| Supplied data |
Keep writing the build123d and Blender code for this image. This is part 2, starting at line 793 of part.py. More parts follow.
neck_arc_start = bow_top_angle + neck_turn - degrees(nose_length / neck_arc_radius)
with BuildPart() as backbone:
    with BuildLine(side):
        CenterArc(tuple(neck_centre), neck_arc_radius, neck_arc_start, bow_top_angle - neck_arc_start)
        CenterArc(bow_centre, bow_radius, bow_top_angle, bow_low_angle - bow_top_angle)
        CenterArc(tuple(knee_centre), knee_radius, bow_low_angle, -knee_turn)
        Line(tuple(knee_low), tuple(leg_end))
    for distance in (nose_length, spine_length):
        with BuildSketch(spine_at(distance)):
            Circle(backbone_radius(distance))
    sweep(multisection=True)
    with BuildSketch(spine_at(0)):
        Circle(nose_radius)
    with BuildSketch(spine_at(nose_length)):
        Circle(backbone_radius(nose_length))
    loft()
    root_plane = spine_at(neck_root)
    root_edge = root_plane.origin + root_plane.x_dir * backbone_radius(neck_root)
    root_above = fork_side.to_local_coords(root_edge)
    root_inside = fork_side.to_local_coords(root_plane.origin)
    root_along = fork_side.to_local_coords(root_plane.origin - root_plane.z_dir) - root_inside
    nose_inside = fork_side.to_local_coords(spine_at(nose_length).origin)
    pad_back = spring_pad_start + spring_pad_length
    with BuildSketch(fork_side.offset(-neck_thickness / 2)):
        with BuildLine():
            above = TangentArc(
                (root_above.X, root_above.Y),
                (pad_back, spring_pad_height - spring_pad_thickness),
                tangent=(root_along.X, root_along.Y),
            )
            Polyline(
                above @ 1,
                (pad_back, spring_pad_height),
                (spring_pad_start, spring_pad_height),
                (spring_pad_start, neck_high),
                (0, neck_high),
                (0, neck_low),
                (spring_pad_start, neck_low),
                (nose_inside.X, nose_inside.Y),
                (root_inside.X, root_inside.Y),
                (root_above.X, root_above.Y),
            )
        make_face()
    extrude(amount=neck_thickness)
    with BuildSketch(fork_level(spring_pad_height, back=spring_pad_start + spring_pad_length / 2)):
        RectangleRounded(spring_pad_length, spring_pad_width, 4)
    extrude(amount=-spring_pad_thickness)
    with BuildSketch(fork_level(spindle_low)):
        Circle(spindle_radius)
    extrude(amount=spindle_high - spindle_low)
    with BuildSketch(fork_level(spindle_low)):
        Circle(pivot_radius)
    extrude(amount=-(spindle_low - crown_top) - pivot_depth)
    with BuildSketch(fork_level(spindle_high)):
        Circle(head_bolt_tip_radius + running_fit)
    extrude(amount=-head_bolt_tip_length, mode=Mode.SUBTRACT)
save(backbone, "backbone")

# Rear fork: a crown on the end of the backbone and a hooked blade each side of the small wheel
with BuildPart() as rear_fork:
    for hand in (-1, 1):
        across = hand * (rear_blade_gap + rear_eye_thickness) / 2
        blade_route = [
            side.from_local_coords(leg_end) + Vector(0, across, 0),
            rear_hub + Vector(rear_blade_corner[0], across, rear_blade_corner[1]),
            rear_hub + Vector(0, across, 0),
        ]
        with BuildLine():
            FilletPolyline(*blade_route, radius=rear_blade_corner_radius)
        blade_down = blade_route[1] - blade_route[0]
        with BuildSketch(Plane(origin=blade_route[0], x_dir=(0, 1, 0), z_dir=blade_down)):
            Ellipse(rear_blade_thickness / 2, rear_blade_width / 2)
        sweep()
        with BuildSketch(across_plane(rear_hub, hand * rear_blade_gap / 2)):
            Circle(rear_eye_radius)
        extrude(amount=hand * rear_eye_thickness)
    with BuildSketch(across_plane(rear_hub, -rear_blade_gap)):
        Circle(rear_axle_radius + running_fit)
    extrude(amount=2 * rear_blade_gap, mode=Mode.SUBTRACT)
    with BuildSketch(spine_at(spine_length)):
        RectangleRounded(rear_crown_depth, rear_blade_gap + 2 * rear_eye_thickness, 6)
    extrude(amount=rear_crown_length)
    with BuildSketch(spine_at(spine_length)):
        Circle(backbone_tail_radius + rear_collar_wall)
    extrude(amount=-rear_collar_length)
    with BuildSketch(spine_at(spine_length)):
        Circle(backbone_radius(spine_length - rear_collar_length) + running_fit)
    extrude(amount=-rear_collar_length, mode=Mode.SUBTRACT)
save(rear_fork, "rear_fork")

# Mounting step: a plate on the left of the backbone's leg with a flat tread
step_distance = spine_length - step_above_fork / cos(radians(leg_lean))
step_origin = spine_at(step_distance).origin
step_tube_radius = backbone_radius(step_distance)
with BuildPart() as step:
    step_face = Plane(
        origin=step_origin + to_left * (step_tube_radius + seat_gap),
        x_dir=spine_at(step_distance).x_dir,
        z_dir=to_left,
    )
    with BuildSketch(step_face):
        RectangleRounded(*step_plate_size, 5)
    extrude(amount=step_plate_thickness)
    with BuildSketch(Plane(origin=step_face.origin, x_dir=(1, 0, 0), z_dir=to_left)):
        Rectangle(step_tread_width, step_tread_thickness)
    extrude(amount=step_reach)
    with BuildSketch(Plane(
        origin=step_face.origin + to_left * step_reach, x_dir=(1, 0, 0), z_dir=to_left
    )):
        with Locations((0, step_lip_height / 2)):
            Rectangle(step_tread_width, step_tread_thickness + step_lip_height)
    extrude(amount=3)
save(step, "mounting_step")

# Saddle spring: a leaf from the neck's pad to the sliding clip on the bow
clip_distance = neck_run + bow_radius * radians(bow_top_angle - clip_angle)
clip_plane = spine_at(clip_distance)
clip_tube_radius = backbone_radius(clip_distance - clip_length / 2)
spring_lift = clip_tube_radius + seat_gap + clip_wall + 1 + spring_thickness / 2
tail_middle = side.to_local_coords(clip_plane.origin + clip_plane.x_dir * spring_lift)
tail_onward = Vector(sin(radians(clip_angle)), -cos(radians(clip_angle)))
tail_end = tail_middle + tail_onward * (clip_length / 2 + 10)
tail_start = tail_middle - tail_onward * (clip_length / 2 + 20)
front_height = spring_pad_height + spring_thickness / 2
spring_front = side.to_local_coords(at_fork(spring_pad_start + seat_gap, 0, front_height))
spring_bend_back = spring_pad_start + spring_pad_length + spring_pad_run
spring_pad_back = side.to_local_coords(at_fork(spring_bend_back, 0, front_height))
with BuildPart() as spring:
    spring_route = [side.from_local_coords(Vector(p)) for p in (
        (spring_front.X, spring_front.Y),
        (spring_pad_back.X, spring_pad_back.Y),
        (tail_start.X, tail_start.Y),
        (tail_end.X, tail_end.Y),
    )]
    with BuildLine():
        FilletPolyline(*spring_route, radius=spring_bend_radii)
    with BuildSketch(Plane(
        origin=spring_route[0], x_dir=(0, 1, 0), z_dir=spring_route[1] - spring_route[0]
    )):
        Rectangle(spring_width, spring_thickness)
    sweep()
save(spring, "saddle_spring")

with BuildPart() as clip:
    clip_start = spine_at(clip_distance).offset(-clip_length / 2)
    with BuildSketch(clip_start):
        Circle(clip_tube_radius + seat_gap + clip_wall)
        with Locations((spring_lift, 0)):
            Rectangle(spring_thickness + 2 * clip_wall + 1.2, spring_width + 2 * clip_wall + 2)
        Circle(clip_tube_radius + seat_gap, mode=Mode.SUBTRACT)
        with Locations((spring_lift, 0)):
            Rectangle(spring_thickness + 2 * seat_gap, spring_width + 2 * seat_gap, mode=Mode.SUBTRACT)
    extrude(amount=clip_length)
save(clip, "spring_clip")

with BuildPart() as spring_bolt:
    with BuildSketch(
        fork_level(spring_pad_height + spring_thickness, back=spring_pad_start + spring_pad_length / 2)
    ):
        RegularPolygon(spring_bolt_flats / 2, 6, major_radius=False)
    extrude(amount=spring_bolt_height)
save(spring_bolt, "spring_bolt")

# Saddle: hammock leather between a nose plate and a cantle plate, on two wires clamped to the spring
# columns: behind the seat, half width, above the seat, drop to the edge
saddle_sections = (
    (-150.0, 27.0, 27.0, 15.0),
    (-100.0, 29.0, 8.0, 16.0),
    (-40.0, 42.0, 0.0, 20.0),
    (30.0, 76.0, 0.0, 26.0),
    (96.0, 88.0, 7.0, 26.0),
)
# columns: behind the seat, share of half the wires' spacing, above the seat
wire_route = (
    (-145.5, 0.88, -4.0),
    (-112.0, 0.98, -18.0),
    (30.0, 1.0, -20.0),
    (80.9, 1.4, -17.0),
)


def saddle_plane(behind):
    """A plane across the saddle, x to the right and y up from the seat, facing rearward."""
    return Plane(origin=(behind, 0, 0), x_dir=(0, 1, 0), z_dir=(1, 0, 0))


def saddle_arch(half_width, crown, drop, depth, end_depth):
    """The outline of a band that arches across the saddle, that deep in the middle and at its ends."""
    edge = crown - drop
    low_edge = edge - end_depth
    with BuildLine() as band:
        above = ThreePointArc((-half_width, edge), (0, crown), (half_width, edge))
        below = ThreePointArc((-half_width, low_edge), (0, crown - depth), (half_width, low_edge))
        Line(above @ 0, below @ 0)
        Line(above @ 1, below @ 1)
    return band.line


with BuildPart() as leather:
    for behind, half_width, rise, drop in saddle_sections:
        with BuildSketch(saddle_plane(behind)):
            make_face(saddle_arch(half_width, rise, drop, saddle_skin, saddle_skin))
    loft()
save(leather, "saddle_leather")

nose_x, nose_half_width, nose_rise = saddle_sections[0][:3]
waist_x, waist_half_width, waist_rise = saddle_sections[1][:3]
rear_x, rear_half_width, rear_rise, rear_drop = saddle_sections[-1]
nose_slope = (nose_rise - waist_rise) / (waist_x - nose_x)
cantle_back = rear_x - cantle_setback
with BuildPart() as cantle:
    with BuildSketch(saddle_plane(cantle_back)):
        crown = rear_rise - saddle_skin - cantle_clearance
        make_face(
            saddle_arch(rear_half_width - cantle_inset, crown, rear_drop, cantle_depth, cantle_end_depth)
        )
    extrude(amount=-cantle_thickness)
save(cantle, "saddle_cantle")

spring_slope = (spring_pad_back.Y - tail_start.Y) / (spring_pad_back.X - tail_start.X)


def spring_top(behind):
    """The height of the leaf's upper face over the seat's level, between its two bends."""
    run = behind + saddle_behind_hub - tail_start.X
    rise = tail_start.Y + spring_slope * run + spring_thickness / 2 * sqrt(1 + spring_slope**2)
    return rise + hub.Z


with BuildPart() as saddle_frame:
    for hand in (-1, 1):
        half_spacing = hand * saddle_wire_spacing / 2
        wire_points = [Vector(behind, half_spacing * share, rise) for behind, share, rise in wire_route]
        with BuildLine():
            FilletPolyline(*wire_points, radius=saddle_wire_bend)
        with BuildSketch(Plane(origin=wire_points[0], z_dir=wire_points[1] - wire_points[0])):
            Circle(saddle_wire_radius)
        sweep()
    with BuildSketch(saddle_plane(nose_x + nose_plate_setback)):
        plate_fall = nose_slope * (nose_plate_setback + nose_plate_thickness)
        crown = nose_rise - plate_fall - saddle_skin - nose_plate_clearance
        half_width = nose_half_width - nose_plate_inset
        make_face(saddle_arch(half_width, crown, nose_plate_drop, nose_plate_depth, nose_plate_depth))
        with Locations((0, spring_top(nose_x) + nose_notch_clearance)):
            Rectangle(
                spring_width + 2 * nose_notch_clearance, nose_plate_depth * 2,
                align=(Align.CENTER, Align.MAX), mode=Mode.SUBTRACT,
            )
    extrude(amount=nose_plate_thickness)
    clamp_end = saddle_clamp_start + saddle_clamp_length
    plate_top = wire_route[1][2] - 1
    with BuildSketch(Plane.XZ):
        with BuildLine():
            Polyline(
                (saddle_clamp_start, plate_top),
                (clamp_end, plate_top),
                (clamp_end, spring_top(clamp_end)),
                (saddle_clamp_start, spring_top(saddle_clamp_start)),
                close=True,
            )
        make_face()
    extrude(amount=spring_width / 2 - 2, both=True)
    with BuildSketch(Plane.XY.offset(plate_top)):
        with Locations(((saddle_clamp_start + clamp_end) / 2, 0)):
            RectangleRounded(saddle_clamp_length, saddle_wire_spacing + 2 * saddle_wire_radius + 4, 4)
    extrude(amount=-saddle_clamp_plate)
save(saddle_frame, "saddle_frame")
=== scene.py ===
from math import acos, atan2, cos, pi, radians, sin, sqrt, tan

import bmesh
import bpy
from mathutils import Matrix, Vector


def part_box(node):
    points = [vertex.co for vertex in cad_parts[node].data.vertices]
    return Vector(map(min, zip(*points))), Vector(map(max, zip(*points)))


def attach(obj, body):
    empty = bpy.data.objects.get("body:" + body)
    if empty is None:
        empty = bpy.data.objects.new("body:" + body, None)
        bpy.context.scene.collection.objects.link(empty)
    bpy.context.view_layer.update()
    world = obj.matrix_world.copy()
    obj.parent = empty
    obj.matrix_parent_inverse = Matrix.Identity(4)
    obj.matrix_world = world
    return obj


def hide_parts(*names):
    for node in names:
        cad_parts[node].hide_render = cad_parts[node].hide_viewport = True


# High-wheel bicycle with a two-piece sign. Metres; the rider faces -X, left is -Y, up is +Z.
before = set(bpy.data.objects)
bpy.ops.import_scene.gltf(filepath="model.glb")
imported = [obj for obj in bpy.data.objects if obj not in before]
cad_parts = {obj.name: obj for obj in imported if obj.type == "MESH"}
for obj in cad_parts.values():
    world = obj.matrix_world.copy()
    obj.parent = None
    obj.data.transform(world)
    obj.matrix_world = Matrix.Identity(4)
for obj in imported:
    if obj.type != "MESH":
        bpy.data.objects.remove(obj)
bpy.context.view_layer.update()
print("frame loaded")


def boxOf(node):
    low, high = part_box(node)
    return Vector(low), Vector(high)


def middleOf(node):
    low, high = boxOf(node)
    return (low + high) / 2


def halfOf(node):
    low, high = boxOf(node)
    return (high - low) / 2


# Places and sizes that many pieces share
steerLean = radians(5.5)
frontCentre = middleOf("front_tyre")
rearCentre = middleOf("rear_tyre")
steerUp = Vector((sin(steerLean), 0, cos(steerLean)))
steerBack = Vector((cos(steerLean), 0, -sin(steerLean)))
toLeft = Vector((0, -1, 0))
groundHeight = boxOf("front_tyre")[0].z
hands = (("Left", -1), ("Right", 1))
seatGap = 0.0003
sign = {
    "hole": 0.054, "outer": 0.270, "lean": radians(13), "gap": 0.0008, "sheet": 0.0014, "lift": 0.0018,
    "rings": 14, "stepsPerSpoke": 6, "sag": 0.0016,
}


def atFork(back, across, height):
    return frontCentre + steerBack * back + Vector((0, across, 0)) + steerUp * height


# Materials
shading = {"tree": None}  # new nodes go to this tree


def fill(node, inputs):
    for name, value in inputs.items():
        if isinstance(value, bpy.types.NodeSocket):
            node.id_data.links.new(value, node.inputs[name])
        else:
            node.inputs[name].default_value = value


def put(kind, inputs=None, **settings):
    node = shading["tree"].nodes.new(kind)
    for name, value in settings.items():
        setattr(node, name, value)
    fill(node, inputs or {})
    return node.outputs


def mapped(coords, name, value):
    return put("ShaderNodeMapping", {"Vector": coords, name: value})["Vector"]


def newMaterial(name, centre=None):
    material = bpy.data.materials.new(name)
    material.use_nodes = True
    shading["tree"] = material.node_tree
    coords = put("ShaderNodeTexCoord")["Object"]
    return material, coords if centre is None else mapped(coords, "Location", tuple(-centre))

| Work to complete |
Find the count of lines in the data above where the string "before" occurs. Provide that number alone.

| Result for this exercise |
2